Tout s’éclaire pour nous à présent, non seulement  la distinction entre le dévoilement et la provocation, mais aussi conséquemment celle de la technique artisanale et de la technique moderne, et enfin celle de la centrale et du temple. L’usine hydraulique « déchire la toile » de la vie dynamique, constitue cet élément monstrueux qui détourne l’œuvre même de l’être au monde du monde de sa puissance. On ne peut pas imaginer de pire arraisonnement, de pire dispositif, de pire « gestell ». 

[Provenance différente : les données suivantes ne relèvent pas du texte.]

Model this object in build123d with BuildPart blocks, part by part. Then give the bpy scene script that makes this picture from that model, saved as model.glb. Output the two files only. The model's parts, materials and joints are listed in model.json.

Qu’est-ce que le temple, en effet? Comme tout œuvre d’art, comme tout objet ou bâtiment sacré, le temple est le contraire de l’arraisonnement, du détournement, de l’aliénation, il « restaure », repose, authentifie. Il réside dans l’effectuation d’une puissance d’ancrage "remettant toute chose d’équerre", dans le mouvement nourricier du rapport d’un sol au ciel, d’un don gratuit de soi émanant de tous les conatus et ne visant rien d’autre que la dépense en pure perte de son énergie. Mais cette dépense en pure perte n’est pas perdue puisque sans elle aucun monde ne serait. Tout église, tout temple, toute synagogue est cela: l’affirmation tranquille, inaltérable, en un sens, d’une consistance, d’une solidité, d’un bâtiment dont la présence n’appelle à aucune exploitation de ressources, à aucune consommation, à aucune obtention, acquisition bref à aucune volonté d’avoir, de posséder mais plutôt d’être, de s’obstiner dans son être, d’y puiser une tranquillité, une vérité, une authenticité, un vrai lieu d’être. Le dasein ici trouve enfin son lieu d’être, c’est-à-dire s’accepte comme être-là dans la tranquille assurance de l’être-là des choses et des puissances. Mais quel lieu ? Celui que lui révèle l’alétheia: celui de l’art, du sacré, de la technique, ou plutôt d’une certaine technique. Dans cette perspective, la création d’une œuvre d’art ne vise aucunement la beauté, ou bien nous pouvons dire qu’elle est belle mais seulement en tant que cette beauté est corrélative du dévoilement du vrai, c’est-à-dire du dévoilement de l’être, de ce flagrant délit de toutes les forces en action par le biais desquelles le monde est monde.